Background: The global rise in the prevalence of obesity and associated co-morbidities such as type 2 diabetes, cardiovascular disease, and cancer represents a major public health concern.

Content: Studies in rodents using global and targeted gene disruption, and mapping of neurocircuitry using optogenetics and DREADDs (Designer Receptors Exclusively Activated by Designer Drugs) have greatly advanced our understanding of the neural control of body weight. In conjunction with analytical chemistry techniques involving classical immunoassays and mass spectrometry, many neuropeptides that are key to energy homeostasis have been identified. The actions of neuropeptides are diverse, from paracrine modulation of local neurotransmission to hormonal control of distant target organs.

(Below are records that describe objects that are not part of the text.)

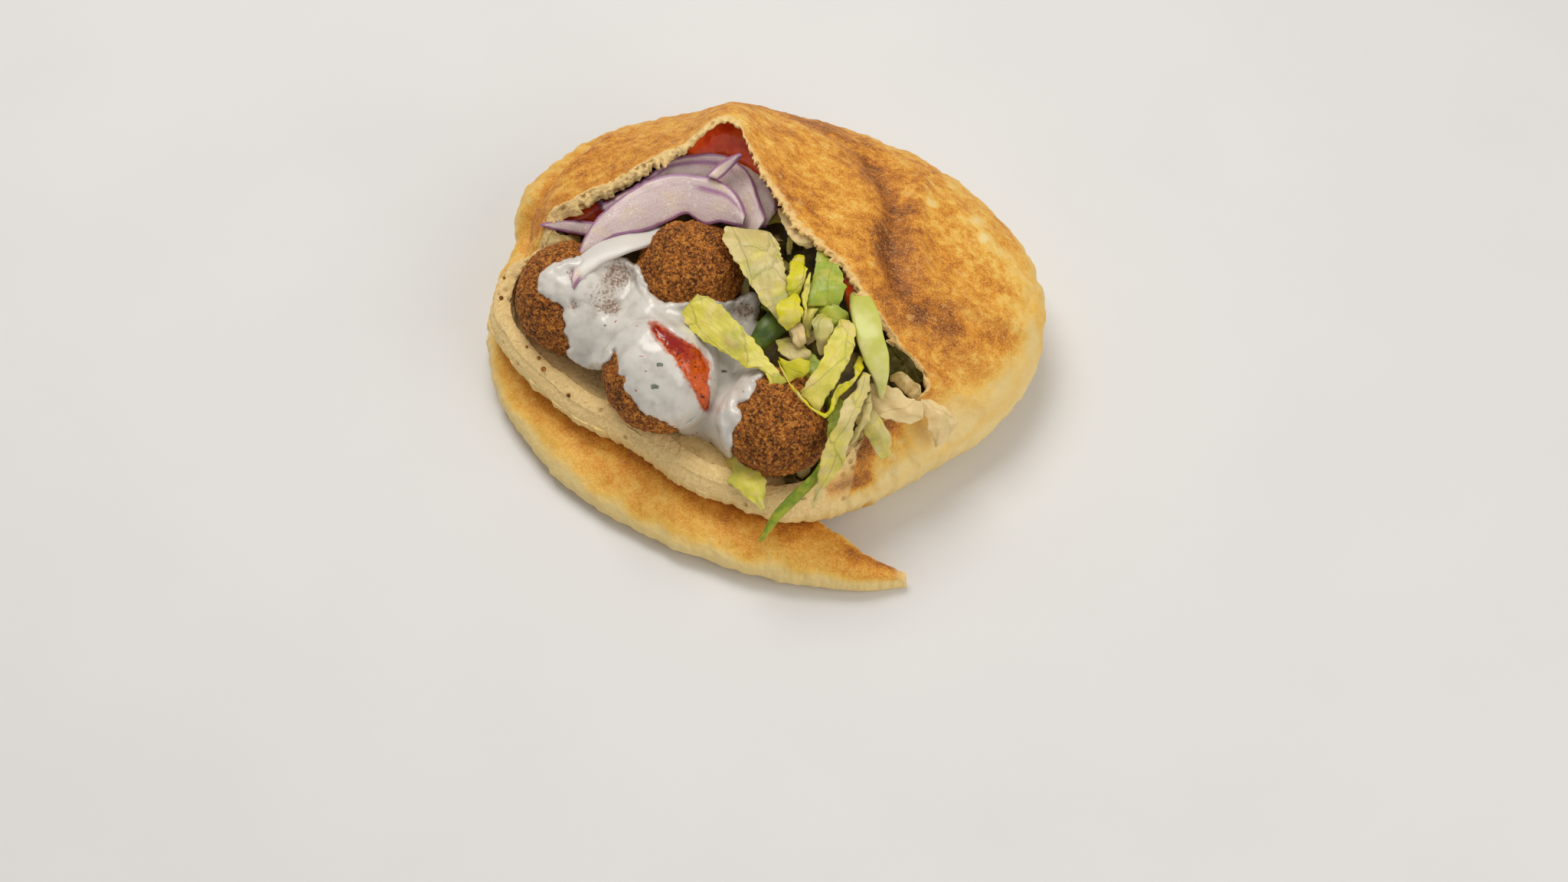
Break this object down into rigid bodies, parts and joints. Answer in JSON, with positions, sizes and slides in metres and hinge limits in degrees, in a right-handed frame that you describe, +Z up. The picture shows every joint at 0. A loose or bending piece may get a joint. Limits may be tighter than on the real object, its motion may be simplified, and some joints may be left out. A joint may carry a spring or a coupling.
{
  "type": "falafel pita",
  "caption": "Pita pocket cut open at one edge, filled with falafel balls, shredded salad, sliced vegetables and sauce, with the cut-off strip of bread tucked under its lip.",
  "frame": {"origin": "on the plane the bread rests on, under the middle of the whole with the cut crescent", "axes": "+Z up, the open mouth faces -Y and up, +X to the right as seen from in front of the mouth"},
  "size_m": [0.1774, 0.1676, 0.0749],
  "materials": {
    "bread": "matt baked crust, golden with darker mottling, pale crumb where torn",
    "falafel": "rough dark brown fried crust with orange-brown crags",
    "sauce": "thick glossy off-white yoghurt",
    "chilli": "wet red-orange chilli sauce",
    "onion": "moist lilac flesh with purple edges",
    "tomato": "wet red flesh",
    "cucumber": "moist pale green flesh",
    "cucumber_skin": "waxy dark green skin",
    "lettuce": "crisp pale yellow-green leaf with satin sheen",
    "herb": "satin fresh green leaf"
  },
  "bodies": {
    "root": {"pita_bread": "bread", "falafel_left": "falafel", "falafel_back": "falafel", "falafel_front": "falafel", "falafel_right": "falafel", "tomato_top": "tomato", "tomato_left": "tomato", "tomato_right": "tomato", "onion_front": "onion", "onion_middle": "onion", "onion_point": "onion", "onion_left": "onion", "onion_upright": "onion", "onion_back": "onion", "onion_sauced": "onion", "chilli_sauce": "chilli", "yoghurt_sauce": "sauce", "cucumber_pale": "cucumber", "cucumber_dark": "cucumber_skin", "spring_onion": "herb", "salad": "lettuce"}
  },
  "joints": []
}
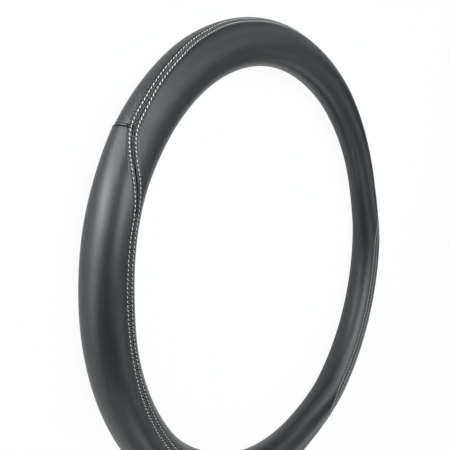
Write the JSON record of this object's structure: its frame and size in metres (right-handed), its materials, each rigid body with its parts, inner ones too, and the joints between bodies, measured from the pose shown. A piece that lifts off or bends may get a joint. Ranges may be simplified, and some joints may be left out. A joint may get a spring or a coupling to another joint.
{
  "type": "steering wheel cover",
  "caption": "Leather cover for a steering wheel rim: a ring with a C-shaped section, a rubber lining and a double row of topstitching.",
  "frame": {"origin": "centre of the ring, on the plane that its flat back rests on", "axes": "+Z along the axis of the ring, towards the front that the driver sees; +Y towards twelve o'clock; +X towards three o'clock"},
  "size_m": [0.3742, 0.3802, 0.0299],
  "materials": {
    "leather": "smooth black leather with a fine grain and a soft sheen",
    "foam": "dark grey open-cell foam with a knitted face",
    "liner_rubber": "matt black moulded rubber with a fine anti-slip pattern",
    "webbing": "thin black woven tape",
    "black_thread": "waxed black twisted thread",
    "white_thread": "off-white twisted polyester thread"
  },
  "bodies": {
    "root": {"inner_panel": "leather", "top_panel": "leather", "bottom_panel": "leather", "left_grip_panel": "leather", "right_grip_panel": "leather", "inner_foam": "foam", "top_foam": "foam", "bottom_foam": "foam", "left_grip_foam": "foam", "right_grip_foam": "foam", "rubber_liner": "liner_rubber", "seam_tape": "webbing", "closing_thread": "black_thread", "inner_topstitch": "white_thread", "outer_topstitch": "white_thread", "upper_left_welt": "leather", "upper_right_welt": "leather", "lower_left_welt": "leather", "lower_right_welt": "leather"}
  },
  "joints": []
}
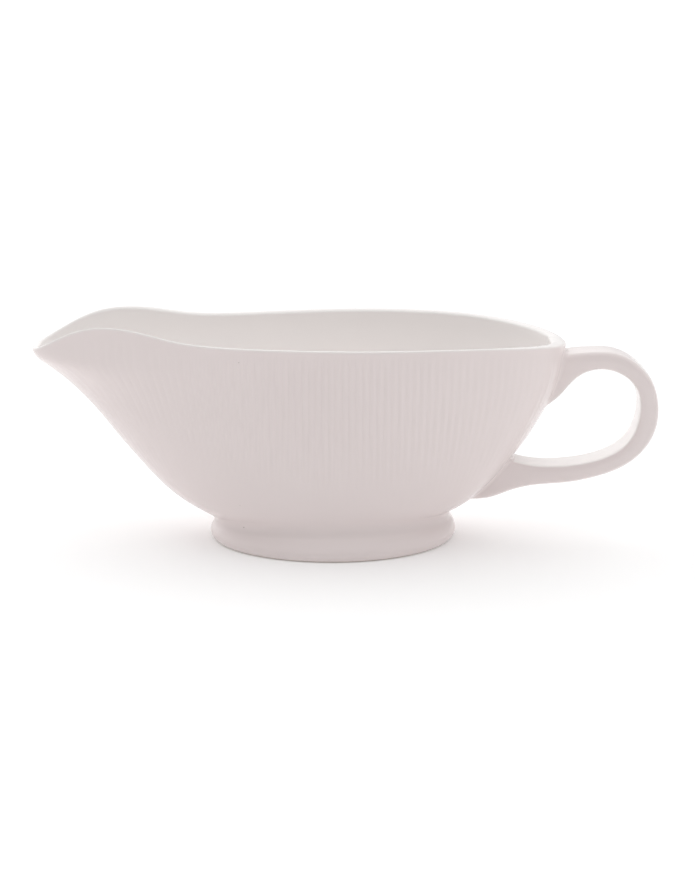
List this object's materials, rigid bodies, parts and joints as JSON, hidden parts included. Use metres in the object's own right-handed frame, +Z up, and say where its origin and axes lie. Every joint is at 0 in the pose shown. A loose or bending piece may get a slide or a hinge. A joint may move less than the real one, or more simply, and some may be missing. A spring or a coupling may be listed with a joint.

Summary: Multiple hormones such as the adipocyte-derived leptin, insulin and gut hormones as well as nutrients signal peripheral energy state to the central nervous system. Neurons in distinct areas of the hypothalamus and brainstem integrate this information and translate this information by both direct inhibitory/ excitatory projections as well as anorexigenic or orexigenic neuropeptides into actions on food intake and energy expenditure. The importance of these neuropeptides in human energy balance is most powerfully illustrated by genetic forms of obesity that involve neuropeptides such as melanocortin-4-receptor (MC4R) deficiency. Drugs that mimic the actions of neuropeptides are being tested for the treatment of obesity. Successful therapeutic strategies in obesity will require in depth knowledge of the neuronal circuits they are working in, the downstream targets, and potential compensatory mechanisms.